Die Arbeitsbedingungen ändern sich nur langsam: Unfälle, Ausbeutung, Entmündigung

Im letzten Drittel des 19. Jahrhunderts gibt es ganz unterschiedliche Betriebe nebeneinander: Da sind die alten handwerklich geprägten Werkstätten und Fabriken, in denen mit viel körperlichem Einsatz und traditionellem Handwerkszeug Gegenstände des täglichen Bedarfs hergestellt oder repariert werden. Und auch die Heimarbeit, vor allem in der Spielzeugherstellung und in der Textilarbeit, lebt weiter fort. Doch zum Symbol der Zeit werden die Arbeitsplätze in den großen Fabriken, in denen viele Hundert, wenn nicht Tausend Facharbeiter und eine zunehmende Zahl von Hilfsarbeitern immer kompliziertere Produkte wie Werkzeugmaschinen, optische Geräte, Waffen und Fahrzeuge herstellen.

Aber auch in den aufstrebenden Industrien macht es einen großen Unterschied, ob man im Hüttenwerk, im Bergbau, in einer Werkzeugmaschinenfabrik oder in einem chemischen Werk beschäftigt ist. Die Arbeitsvorgänge und die entsprechenden Anforderungen an Körperkraft bzw. Fingerfertigkeit sind sehr unterschiedlich.

Brutale Ausbeutung

Die Arbeitssituation ist nach wie vor von brutaler Ausbeutung gekennzeichnet. Das Zeitdiktat der Arbeitgeber mit seinen überlangen Arbeitszeiten und kurzen Pausen und die gefährlichen Arbeitsbedingungen sind eine schwere Belastung für die Arbeiter und Arbeiterinnen.

Unter den schwersten und gefährlichsten Arbeitsbedingungen leiden die Bergarbeiter. Als besonders ungerecht wird das „Wagennullen“ empfunden; das bedeutet, dass Loren, die nicht vollständig mit Kohle gefüllt sind, überhaupt nicht auf die Tagesleistung angerechnet werden.

Auch wenn sich die Maschinenarbeit keineswegs in allen Bereichen durchgesetzt hat, bestimmt sie zunehmend Arbeitsweise und Arbeitstakt. Dabei ist die Arbeit vielfach eintönig, gesundheitsgefährdend und gefährlich. Dank der Beleuchtung der Werkhallen wird die Arbeitszeit in zunehmendem Maße vom Tageslicht abgekoppelt. Pausenzeiten sind, bis auf die Mittagspause, die die Arbeiter und Arbeiterinnen vielfach (nahe) am Arbeitsplatz verbringen, nicht vorgesehen.

Viele Arbeitsunfälle

Doch die Arbeitsbelastung durch Krach und Dreck, auch durch gefährliche Stoffe ist überall hoch. Arbeitsschutz ist selten. Die Zahl der Arbeitsunfälle ist entsprechend hoch. Erst langsam setzt sich im Bergbau die Erkenntnis durch, dass die Untertagearbeiter „wertvoll“ sind und ich Schutzmaßnahmen lohnen. Der Umgang mit heißen und gefährlichen Stoffen wird allenfalls durch eine „Erschwernis- oder Gefahrenzulage“ abgegolten und in den Stofffärbereien, den Gerbereien, der keramischen Industrie und der Farbherstellung spielen gesundheitliche Erwägungen zunächst keinerlei Rolle.

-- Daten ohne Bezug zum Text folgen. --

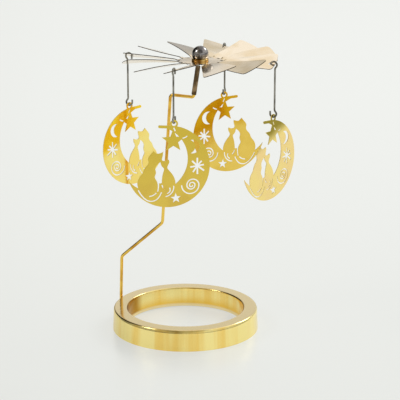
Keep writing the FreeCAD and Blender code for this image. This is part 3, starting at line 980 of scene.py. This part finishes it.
@dataclass
class Studio:
    """A pale table, a soft sky of light and the photograph's camera.

    The sky's stops are strengths of light, not paints, so they are linear. sky_stops run by
    the height one looks at, from level to straight up, and side_stops from left to right.
    """

    floor_size: float = 6.0
    floor_points: int = 9
    floor_roughness: float = 0.27
    paper: str = "EBEDEA"
    body: str = "8E908D"
    glow: float = 0.635
    sky_stops: Stops = (
        (0.0, (0.42, 0.42, 0.42, 1)), (0.12, (0.47, 0.47, 0.46, 1)),
        (0.26, (0.88, 0.88, 0.87, 1)), (0.38, (0.66, 0.66, 0.63, 1)),
        (0.56, (1.0, 1.0, 0.99, 1)), (1.0, (0.9, 0.9, 0.9, 1)))
    side_stops: Stops = (
        (0.0, (0.66, 0.64, 0.6, 1)), (0.40, (0.54, 0.5, 0.42, 1)), (0.47, (1, 1, 1, 1)),
        (1.0, (1, 1, 1, 1)))
    dim_patches: tuple[DimPatch, ...] = (DimPatch((0.0, -0.70, 0.71), 0.78, 0.93, 0.42),
                                         DimPatch((-0.71, 0.50, 0.50), 0.78, 0.95, 0.05))
    lamps: tuple[SoftBox, ...] = (SoftBox("left", (-0.95, -0.27, 0.94), 0.36, 2.4),
                                  SoftBox("right", (0.82, 0.68, 0.86), 0.45, 3.2))
    aim: tuple[float, float, float] = (0.0, 0.0, 0.07)
    lens_px: float = 1584.684
    frame_px: float = 400.0
    sensor_mm: float = 36.0
    stand_mm: tuple[float, float, float] = (-13.98, -680.42, 248.99)
    yaw: float = 0.0302538
    pitch: float = 0.2715901

    def build(self) -> None:
        """Set up the colour handling, floor, world, lamps and camera."""
        bpy.context.scene.view_settings.view_transform = "Standard"
        self.floor()
        self.world()
        for box in self.lamps:
            self.lamp(box)
        self.camera()

    def floor(self) -> None:
        """The satin table: one pale tone with the object's soft shadow and reflection.

        Its pale tone glows only where it is seen, straight or in gloss, and lights nothing.
        """
        half = self.floor_size / 2
        edge = np.linspace(-half, half, self.floor_points)
        x, y = np.meshgrid(edge, edge, indexing="ij")
        points = np.stack([x, y, np.zeros_like(x)], -1).reshape(-1, 3)
        floor = mesh_object("table_top", points,
                            grid_faces(self.floor_points, self.floor_points))
        material = blank_material("Satin lacquered table")
        tree = material.node_tree
        rays = add(tree, "ShaderNodeLightPath").outputs
        seen = rays["Is Camera Ray"]
        for ray in ("Is Glossy Ray", "Is Transmission Ray"):
            seen = add(tree, "ShaderNodeMath", {0: seen, 1: rays[ray]},
                       operation="MAXIMUM").outputs[0]
        glow = add(tree, "ShaderNodeMath", {0: seen, 1: self.glow}, operation="MULTIPLY")
        shader = add(tree, "ShaderNodeBsdfPrincipled",
                     {"Base Color": linear(self.body), "Roughness": self.floor_roughness,
                      "Emission Color": linear(self.paper),
                      "Emission Strength": glow.outputs[0]})
        add(tree, "ShaderNodeOutputMaterial", {"Surface": shader.outputs[0]})
        dress(floor, material)

    def world(self) -> None:
        """A pale studio sky, brighter overhead, dimmer on the left and in its dim patches."""
        world = bpy.data.worlds.new("Studio sky")
        world.use_nodes = True
        bpy.context.scene.world = world
        tree = world.node_tree
        tree.nodes.clear()
        look = add(tree, "ShaderNodeTexCoord").outputs["Generated"]
        across, _, rise = add(tree, "ShaderNodeSeparateXYZ", {0: look}).outputs
        sky = add(tree, "ShaderNodeValToRGB", {0: rise}, self.sky_stops).outputs[0]
        sideways = add(tree, "ShaderNodeMapRange", {"Value": across, "From Min": -1.0})
        shades = [add(tree, "ShaderNodeValToRGB", {0: sideways.outputs[0]}, self.side_stops)]
        for patch in self.dim_patches:
            near = add(tree, "ShaderNodeVectorMath", {0: look, 1: patch.toward},
                       operation="DOT_PRODUCT").outputs["Value"]
            stops = ((patch.outer, (1, 1, 1, 1)), (patch.inner, (*[patch.level] * 3, 1)))
            shades.append(add(tree, "ShaderNodeValToRGB", {0: near}, stops))
        for shade in shades:
            sky = mix(tree, 1.0, sky, shade.outputs[0], "MULTIPLY")
        light = add(tree, "ShaderNodeBackground", {"Color": sky, "Strength": 1.0})
        add(tree, "ShaderNodeOutputWorld", {"Surface": light.outputs[0]})

    def lamp(self, box: SoftBox) -> None:
        """Hang one lamp.

        Args:
            box: Its name, place, size and power.
        """
        data = bpy.data.lights.new(box.name, "AREA")
        data.size = box.size
        data.energy = box.watts
        lamp = bpy.data.objects.new(box.name, data)
        lamp.location = box.place
        toward = Vector(self.aim) - Vector(box.place)
        lamp.rotation_euler = toward.to_track_quat("-Z", "Y").to_euler()
        bpy.context.collection.objects.link(lamp)

    def camera(self) -> None:
        """Stand the camera where the photograph was taken from."""
        data = bpy.data.cameras.new("camera")
        data.sensor_width = self.sensor_mm
        data.lens = self.lens_px / self.frame_px * self.sensor_mm
        camera = bpy.data.objects.new("camera", data)
        camera.location = Vector(foot_of("base_ring").tolist()) + Vector(self.stand_mm) * MM
        look = Vector((math.sin(self.yaw) * math.cos(self.pitch),
                       math.cos(self.yaw) * math.cos(self.pitch), -math.sin(self.pitch)))
        camera.rotation_euler = look.to_track_quat("-Z", "Y").to_euler()
        bpy.context.collection.objects.link(camera)
        bpy.context.scene.camera = camera


def main() -> None:
    """Build the studio and every sub-assembly, and report the pieces."""
    logging.basicConfig(level=logging.INFO, format="%(name)s: %(message)s")
    Studio().build()
    for assembly in (CandleRing(), Stem(), DraughtFan(), DomeCap(), Ornaments()):
        for piece in assembly.build():
            LOG.info("%s: %s, %d faces", type(assembly).__name__, piece.name,
                     len(piece.data.polygons))


if __name__ == "__main__":
    main()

Auch gibt es kein Nachdenken über die katastrophale Verschmutzung der Umwelt: Abwässer und Abgase werden hemmungslos aus den Betrieben geleitet, bis Flüsse und Ströme zu Kloaken verkommen und die Luft in den Industrierevieren von gelb-schwefeligen oder rußigen Partikeln und Gestank verseucht ist.

Totale Entmündigung

Gemeinsam ist den Arbeitern und Arbeiterinnen die Erfahrung der Fremdbestimmung: Mit Betreten des Werkes geben sie ihre Selbständigkeit ab. Sie werden dem Arbeitszeitreglement des Betriebes, der Arbeitszuweisung des Meisters und dem „Benimm-Kodex“ der Arbeitsordnung unterworfen. Für die an vorindustrielle Souveränität in der Einteilung der eigenen Arbeit gewöhnten Menschen ist das ein enormer Eingriff in ihr Selbstbestimmungsrecht. Mögen manche Regelungen der Arbeitsordnung, z.B. „Nicht auf den Boden spucken“, sinnvoll sein, so wirken sie doch entmündigend.